I'd imagine eventually they will have to arm these things.


My biggest wonder about this aircraft is that while its speed and versatility could be revolutionary in terms of battlespace accessibility, what is going to escort it? They are too fast for even the Zulu Cobras, so that means harriers (and eventually the F35). A full replacement of the CH-46 means a loss of a medium transport that has full combat escort.

And if they do use the Cobras to escort them, the Osprey loses its tactical advantage of speed.

ronin2172
05-30-2005, 09:00 PM
although intial testing of this bird was attrocious i think it can work , however there really needs to be a replacement for the chinook, that thing crashes all the time, its very dangerous.
uhhh...no it isn't any more dangerous than any other whirly bird.

When you operate on the edge in dangerous situations (as the military tends to) crashes will occur.

When rotor blades, engines, critical parts of the fuselage fall off IN FLIGHT, then you can say it's dangerous....

Name Taken
05-30-2005, 09:45 PM
The initial cost for each Osprey was projected to be $39 million a piece, no wonder Rumsfeld wanted it cancelled then and now, but the USMC are pushing so hard he just gave in.

Shiftyfive
05-30-2005, 10:11 PM
Any armament would have to be fixed forward, or nose mounted. Firing out of the side ports would have issues with the location of the engines and their tilt.

I'd imagine eventually they will have to arm these things.


My biggest wonder about this aircraft is that while its speed and versatility could be revolutionary in terms of battlespace accessibility, what is going to escort it? They are too fast for even the Zulu Cobras, so that means harriers (and eventually the F35). A full replacement of the CH-46 means a loss of a medium transport that has full combat escort.

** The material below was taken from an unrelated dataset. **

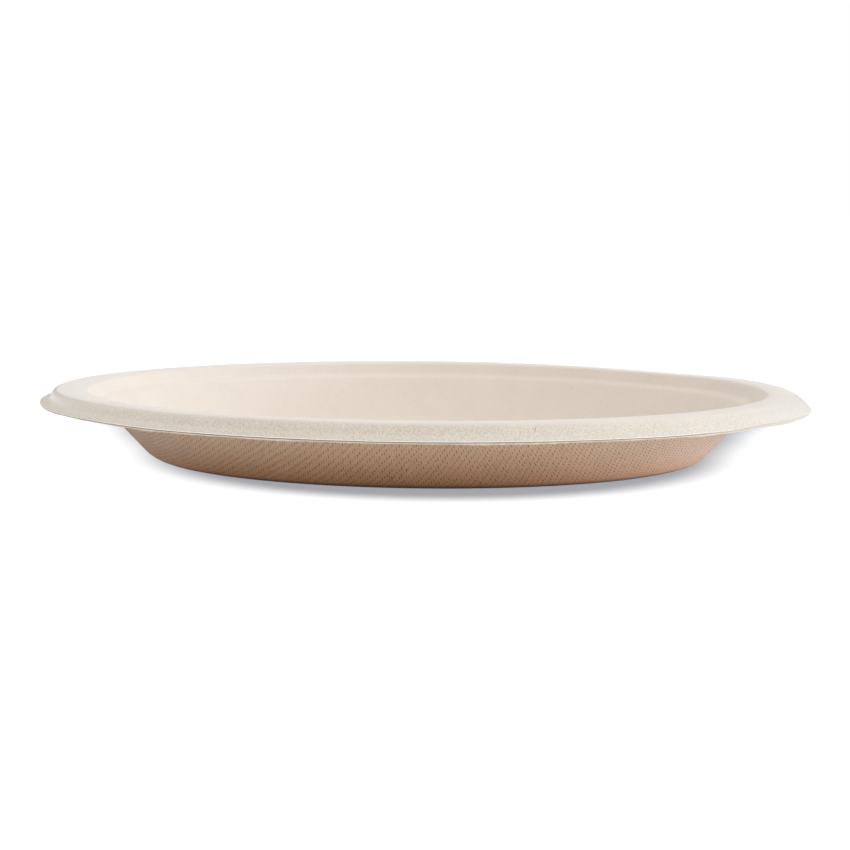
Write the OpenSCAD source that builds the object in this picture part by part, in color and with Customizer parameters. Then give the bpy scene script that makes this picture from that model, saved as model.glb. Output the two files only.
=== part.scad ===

And if they do use the Cobras to escort them, the Osprey loses its tactical advantage of speed.

I remember reading a popular science or mechanis that showed concepts of a AC-130 - style Osprey gunship

ridenrain
05-30-2005, 10:30 PM
It is more dangerous than a single rotor or dual rotor helo because it cannot auto-rotate.
If a helo is moving fast enough or high enough and the power is cut, it can auto-rotate down and flair at the last moment to land in a somewhat safe manner.
The osprey cannot auto-rotate and I'd guess it's because the rotors are too small. If the power is cut to both motors, it would glide, after a fashion, and crash land like a conventional airplane.
It has the ability to drive both rotors from one motor but it's ability to hover is extremely limited, depending on the cargo load. The vortex ring state is another problem, when the downwash from the props interferes with the other prop. On any other helo, this is manageable but here it produces a roll that is difficult to recover from.

http://www.helicopterpage.com/html/tiltrotor.html

Shiftyfive
05-30-2005, 10:39 PM
It is more dangerous than a single rotor or dual rotor helo because it cannot auto-rotate.
If a helo is moving fast enough or high enough and the power is cut, it can auto-rotate down and flair at the last moment to land in a somewhat safe manner.
The osprey cannot auto-rotate and I'd guess it's because the rotors are too small. If the power is cut to both motors, it would glide, after a fashion, and crash land like a conventional airplane.
It has the ability to drive both rotors from one motor but it's ability to hover is extremely limited, depending on the cargo load. The vortex ring state is another problem, when the downwash from the props interferes with the other prop. On any other helo, this is manageable but here it produces a roll that is difficult to recover from.

http://www.helicopterpage.com/html/tiltrotor.html

thanks for the link

interesting




“What makes the V-22 so amazing?”
This aircraft has safety built into every aspect of its design. Some examples of this are the triple redundant hydraulic systems with an added nitrogen bottle emergency blow down for the landing gear should everything else fail. The composite fuselage structure has a metallic wire mesh built into it to dissipate lightning strikes. The prop-rotors have lights in the rotor tips for night safety and de-icing blankets built into them. They are designed to fail in such a way that they will turn into strands of composite material upon impact (Broom Stranding). This eliminates the hazard of large chunks of flying rotor traveling in every direction in a crash situation. The engine and transmission systems have double, triple and quadruple redundancy built into them. The aircraft can fly with any degree of nacelle tilt in both single and multi engine modes. This would pose a lubrication problem for the engines if a dual lubrication system were not installed for the level and tilted engine modes of flight. Should the lubrication system run completely dry, the aircraft could fly for an additional 30 minutes without oil. The nose of the aircraft was designed as an anti-plowing structure and the panels on both sides of the cockpit are ballistically jettisonable for rapid egress of the cockpit crew. In a high impact landing, the wings are designed to fail outboard near the engines so wing structures will not contact the fuselage. The self-sealing fuel system has self-closing safety fittings and breakaway fuel lines designed to contain the fuel in a high impact situation and reduce the hazard of post crash fire. Dual automatic flight control systems monitor and adjust control inputs to reduce the workload on the pilots. And this is just the tip of the iceberg. There are so many safety systems built in to this aircraft, one person could not begin to tell you all about them.

Zoomie
05-30-2005, 10:56 PM
The initial cost for each Osprey was projected to be $39 million a piece, no wonder Rumsfeld wanted it cancelled then and now, but the USMC are pushing so hard he just gave in.
Which is almost the same price for a new Chinook.